Bears coach Matt Nagy called it a “big decision,” but he acknowledged that picking a winner might not end the competition. ‘‘You don’t know — for several reasons — how that’s going to go,’’ he said.

Chicago Bears Training Camp
Neither Mitch Trubisky (10) nor Nick Foles (9) has separated himself in the Bears’ open competition for the starting quarterback job. Coach Matt Nagy is expected to name a winner by next Wednesday.
Photo by Nam Y. Huh-Pool/Getty Images

Bears coach Matt Nagy chuckled when asked if he was going to flip a coin to pick a starting quarterback if Mitch Trubisky vs. Nick Foles is a dead heat. But unless one or the other makes a terrific surge this week, it might be that close.

“Well . . . we’re definitely not gonna toss a coin,” Nagy said. “But we’ve had those discussions before this camp even started. We hit every scenario possible. It’s a very valid question.”

The last time a coin flip affected the Bears’ quarterback situation, Ed McCaskey called heads to determine the No. 1 overall pick in the 1970 draft. It came up tails. The Steelers drafted Terry Bradshaw; the Bears were stuck with Jack Concannon and Bobby Douglass — and the rest is history. So maybe they’re due.

As it stands right now, a coin flip wouldn’t be the worst way to go.

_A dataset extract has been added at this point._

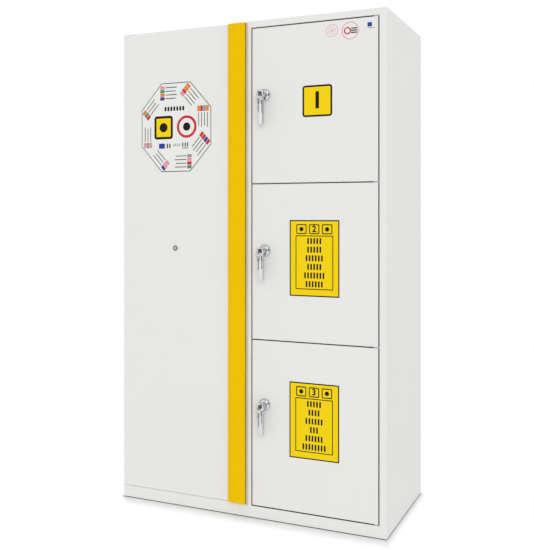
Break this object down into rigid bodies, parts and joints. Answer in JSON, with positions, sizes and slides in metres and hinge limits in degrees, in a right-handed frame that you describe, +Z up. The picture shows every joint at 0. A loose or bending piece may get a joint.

Maybe inside their Halas Hall offices, Nagy, John DeFilippo, Bill Lazor and Dave Ragone see the little things we don’t that indicate one or the other would be the best quarterback. But neither quarterback has a history of being better than the offense around him. Foles was great in an Eagles offense that developed around Carson Wentz, but he was just another guy with the Rams and Jaguars.

So Nagy also was asked after practice Saturday at Soldier Field if it matters. How critical is this decision for him? Is there a “right” guy and a “wrong” guy? Does he think he’ll go 12-4 with one and 8-8 (or worse) with the other?

“Well, it’s a big decision,” Nagy said. “You want to do what’s best for the team — and we told y’all from the very beginning that there’s zero agenda in this. There are going to be some very open and honest conversations. We’ve had some of those.”

But Nagy indicated he’s also prepared for the reality that there isn’t much difference. And that the loser might end up being the winner. At this point, the odds seem poor that the winner will be playing the entire season — as Kyle Orton virtually did in 2008 (15 starts) after beating out Rex Grossman in the Bears’ previous open competition for the starting quarterback job.

“Whoever you end up naming the starter, you don’t know — for several reasons — how that’s going to go,” Nagy said. “You want to name a starter and . . . just win, win, win. You don’t know if that’s going to happen — whether that’s [because of] not playing well [or] injury. You have to be able to adapt to that.

“But at the same time, we realize this is a very important decision — not just for us but for them, too. And they know the decision is in their hands. And then ultimately there’s going to come a time where you have to [pick a winner]. The starter better be ready to go, and the backup better be ready, as well.”

Based on what we’ve seen so far, it would not be a surprise if Trubisky or Foles is under center against the Lions on Sept. 13. Nagy has justifications for choosing one or the other:

† Trubisky is the more naturally talented quarterback and still has the potential to develop into an Alex Smith type of leader if not the No. 2 overall pick in the draft. If the Bears don’t believe that, then Trubisky never should have been in the running for this job in the first place.

† Even if he’s not in sync with the offense right now, Foles is the more sound, technically proficient quarterback — and, with his Super Bowl MVP credentials, has the credibility to grow into the leadership role as he becomes acclimated to Nagy’s offense and develops chemistry with his new teammates.

Either way, Nagy doesn’t seem to have a difficult choice. Right now, it appears the offense will make the Bears quarterback rather than the other way around. And one bit of advice for Nagy: As McCaskey found out the hard way, tails never fails.